» **Required task**
Repeat exactly the lines running from the line that contains "and tapped hole" to the line that contains "bpy.context.scene.collection.objects.link(empty)"; include both ends and add nothing.

» **Recorded information**
———
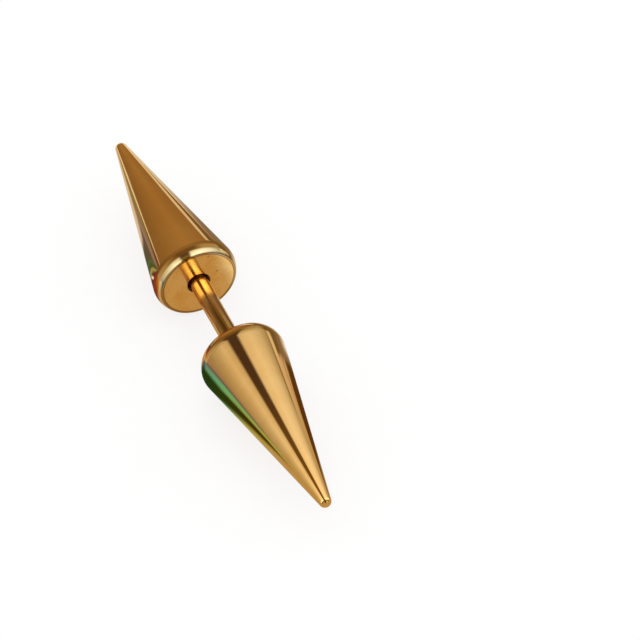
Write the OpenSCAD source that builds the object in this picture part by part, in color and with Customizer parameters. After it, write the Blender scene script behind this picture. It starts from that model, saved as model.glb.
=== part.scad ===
// A spike stud earring: a slim straight post between long tapered spikes.
// The post lies along Y. The front spike stays fixed to it and points to -Y.
// The back spike screws onto its other end and points to +Y.
// The origin is the middle of the bare post, where the ear lobe sits.
// The earring lies on its rounded shoulders, with +Z up. Sizes are in millimetres.

/* [Spikes] */
// Largest diameter of a spike, at its rounded shoulder
spike_d = 5; // [4.6:0.1:8]
// Length of a spike, from its flat base to its tip
spike_len = 12.4; // [10:0.1:18]
// Radius of the rounded shoulder between the flat base and the taper
shoulder_r = 1.17; // [1:0.01:1.5]
// Height of the shoulder's widest point above the flat base
shoulder_rise = 0.66; // [0.3:0.01:0.8]
// Radius of the rounded tip
tip_r = 0.36; // [0.2:0.01:0.6]

/* [Post] */
// Diameter of the bare post
post_d = 1.1; // [0.9:0.05:1.6]
// Length of bare post between the flat bases, which is the room for the lobe
post_len = 6; // [5:0.5:12]
// How deep the bare post sinks into each flat base
post_entry = 0.08; // [0.04:0.01:0.09]
// How much smaller in radius the post's hidden ends are than its bare middle
post_step = 0.16; // [0.16:0.01:0.2]

/* [Holes] */
// Depth of the hole in the front spike, which holds the post for good
socket_depth = 2.6; // [2:0.1:3.5]
// Depth of the tapped hole in the back spike
thread_depth = 3.4; // [2:0.1:4]
// Width of the ring-shaped recess that the back spike's countersink leaves round the post
recess_w = 0.15; // [0.1:0.01:0.2]

/* [Clearances] */
// Gap between the front spike and the post, all round and at the post's shoulder
joint_gap = 0.02; // [0.01:0.01:0.04]
// Gap all round the threaded end in the tapped hole
thread_gap = 0.05; // [0.02:0.01:0.1]
// Gap between the end of the post and the bottom of either hole
end_gap = 0.3; // [0.1:0.05:0.5]

/* [Hidden] */
$fn = 96;

// Finishes: polished gold, the post's deeper gold, and the gold of the spike with the satin base
polished_gold = [0.83, 0.66, 0.4];
deep_gold = [0.8, 0.6, 0.32];
satin_gold = [0.76, 0.6, 0.38];

// Each flat base lies this far from the origin
half_gap = post_len / 2;

// The spike's outline, as radii and heights above its flat base
spike_r = spike_d / 2;
shoulder_centre_r = spike_r - shoulder_r;
base_r = shoulder_centre_r + sqrt(pow(shoulder_r, 2) - pow(shoulder_rise, 2));
tip_centre = spike_len - tip_r;
// The line from the shoulder's centre to the tip's centre: its angle to the axis and its length
centres_angle = atan2(shoulder_centre_r, tip_centre - shoulder_rise);
centres_apart = norm([shoulder_centre_r, tip_centre - shoulder_rise]);
// Angle between the axis and the straight side, which touches both arcs
side_angle = centres_angle + asin((shoulder_r - tip_r) / centres_apart);

// The post's outline, as radii and places along Y
post_r = post_d / 2;
end_r = post_r - post_step;
end_chamfer = 0.15;
fixed_end = -half_gap - socket_depth + end_gap;
fixed_shoulder = -half_gap - post_entry;
threaded_shoulder = half_gap + post_entry;
threaded_end = half_gap + thread_depth - end_gap;

// The holes that take the post's ends
seat_r = post_r + joint_gap;
seat_depth = post_entry + joint_gap;
socket_r = end_r + joint_gap;
thread_r = end_r + thread_gap;
recess_r = post_r + recess_w;
// The countersink's wall leans at 45 degrees, so it is as deep as it is wide
countersink_depth = recess_r - thread_r;
// Half the angle of the point that a twist drill leaves at the bottom of a hole
drill_angle = 59;
// A cutting shape starts this far outside the surface that it cuts
cut_past = 1;

// Where a turned surface closes on itself it has a seam. Each spike is turned about its
// own axis until its seam lies underneath, so that both spikes rest alike on both sides.
front_seam = -90;
back_seam = 90;

// The point where an arc round a centre meets the straight side
function touch_point(centre_r, centre_h, r) =
    [centre_r + r * cos(side_angle), centre_h + r * sin(side_angle)];

// Half of a spike's cross section: shoulder arc, straight side and tip arc
module spike_outline() {
    shoulder_touch = touch_point(shoulder_centre_r, shoulder_rise, shoulder_r);
    tip_touch = touch_point(0, tip_centre, tip_r);
    intersection() {
        union() {
            polygon([[0, 0], [base_r, 0], shoulder_touch, tip_touch, [0, tip_centre]]);
            translate([shoulder_centre_r, shoulder_rise]) circle(shoulder_r);
            translate([0, tip_centre]) circle(tip_r);
        }
        square([spike_d, spike_len + cut_past]);
    }
}

// A spike without its hole, standing on its flat base, with its seam at the given angle
module solid_spike(seam) {
    rotate([0, 0, seam])
        rotate_extrude() spike_outline();
}

// A round bore that starts outside the flat base of a standing spike and goes up into it
module bore(r, depth) {
    translate([0, 0, -cut_past]) cylinder(r = r, h = depth + cut_past);
}

// A bore with the pointed bottom of a drilled hole
module drilled_hole(r, depth) {
    point_h = r / tan(drill_angle);
    bore(r, depth);
    translate([0, 0, depth]) cylinder(r1 = r, r2 = 0, h = point_h);
}

// The spike that stays on the post, with the stepped hole that holds it
module front_spike() {
    color(polished_gold)
        translate([0, -half_gap, 0])
            rotate([90, 0, 0])
                difference() {
                    solid_spike(front_seam);
                    bore(seat_r, seat_depth);
                    drilled_hole(socket_r, socket_depth);
                }
}

// The straight bar: fixed end, bare middle, and the end that carries the thread
module post() {
    outline = [
        [0, fixed_end],
        [end_r - end_chamfer, fixed_end],
        [end_r, fixed_end + end_chamfer],
        [end_r, fixed_shoulder],
        [post_r, fixed_shoulder],
        [post_r, threaded_shoulder],
        [end_r, threaded_shoulder + post_step],
        [end_r, threaded_end - end_chamfer],
        [end_r - end_chamfer, threaded_end],
        [0, threaded_end],
    ];
    color(deep_gold)
        rotate([-90, 0, 0])
            rotate_extrude() polygon(outline);
}

// The spike that screws off, with its countersunk and tapped hole
module back_spike() {
    color(satin_gold)
        translate([0, half_gap, 0])
            rotate([-90, 0, 0])
                difference() {
                    solid_spike(back_seam);
                    drilled_hole(thread_r, thread_depth);
                    cylinder(r1 = recess_r, r2 = thread_r, h = countersink_depth);
                }
}

front_spike();
post();
back_spike();
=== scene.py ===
# %% [markdown]
# # A spike stud earring, turned and gold plated
# One earring lies on its side on a pale table: a slim straight post between two long tapered
# spikes. On the real object every piece is turned on a lathe from steel bar, polished, and
# plated in a gold colour. So every piece here is turned too: half of its outline is drawn once,
# and a full spin round the post's axis makes the solid.
#
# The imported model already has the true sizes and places. It comes in first, and everything
# below is measured from it. The plain solids are then replaced by finer turned pieces, because
# mirror-bright metal shows every flat of a coarse mesh.

import math

import bmesh
import bpy
from mathutils import Matrix, Vector


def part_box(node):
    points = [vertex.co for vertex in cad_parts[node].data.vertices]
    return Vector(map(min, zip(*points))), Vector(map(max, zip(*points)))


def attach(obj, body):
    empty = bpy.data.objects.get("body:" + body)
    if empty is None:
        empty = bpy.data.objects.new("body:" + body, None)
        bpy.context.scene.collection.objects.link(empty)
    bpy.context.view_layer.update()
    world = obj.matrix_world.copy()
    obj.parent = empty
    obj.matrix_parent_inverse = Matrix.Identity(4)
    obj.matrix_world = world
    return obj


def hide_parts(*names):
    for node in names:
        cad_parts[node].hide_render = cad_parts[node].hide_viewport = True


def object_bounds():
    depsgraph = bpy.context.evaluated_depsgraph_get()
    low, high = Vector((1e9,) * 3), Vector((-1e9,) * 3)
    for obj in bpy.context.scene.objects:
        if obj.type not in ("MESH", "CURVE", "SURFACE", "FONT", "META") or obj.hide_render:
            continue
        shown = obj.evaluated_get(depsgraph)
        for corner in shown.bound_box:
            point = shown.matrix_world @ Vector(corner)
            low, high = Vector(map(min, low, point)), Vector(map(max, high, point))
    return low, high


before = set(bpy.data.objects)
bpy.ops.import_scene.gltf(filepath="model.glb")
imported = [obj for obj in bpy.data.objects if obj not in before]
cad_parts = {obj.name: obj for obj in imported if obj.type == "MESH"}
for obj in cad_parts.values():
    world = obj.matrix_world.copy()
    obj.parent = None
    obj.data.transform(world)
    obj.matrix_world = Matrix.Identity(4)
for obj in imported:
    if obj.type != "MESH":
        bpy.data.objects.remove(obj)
cad_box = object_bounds()
print("packed nodes:", sorted(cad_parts))
print("packed box, in metres:", [[round(number, 6) for number in corner] for corner in cad_box])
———
» **Written response**
// The spike that screws off, with its countersunk and tapped hole
module back_spike() {
    color(satin_gold)
        translate([0, half_gap, 0])
            rotate([-90, 0, 0])
                difference() {
                    solid_spike(back_seam);
                    drilled_hole(thread_r, thread_depth);
                    cylinder(r1 = recess_r, r2 = thread_r, h = countersink_depth);
                }
}

front_spike();
post();
back_spike();
=== scene.py ===
# %% [markdown]
# # A spike stud earring, turned and gold plated
# One earring lies on its side on a pale table: a slim straight post between two long tapered
# spikes. On the real object every piece is turned on a lathe from steel bar, polished, and
# plated in a gold colour. So every piece here is turned too: half of its outline is drawn once,
# and a full spin round the post's axis makes the solid.
#
# The imported model already has the true sizes and places. It comes in first, and everything
# below is measured from it. The plain solids are then replaced by finer turned pieces, because
# mirror-bright metal shows every flat of a coarse mesh.

import math

import bmesh
import bpy
from mathutils import Matrix, Vector


def part_box(node):
    points = [vertex.co for vertex in cad_parts[node].data.vertices]
    return Vector(map(min, zip(*points))), Vector(map(max, zip(*points)))


def attach(obj, body):
    empty = bpy.data.objects.get("body:" + body)
    if empty is None:
        empty = bpy.data.objects.new("body:" + body, None)
        bpy.context.scene.collection.objects.link(empty)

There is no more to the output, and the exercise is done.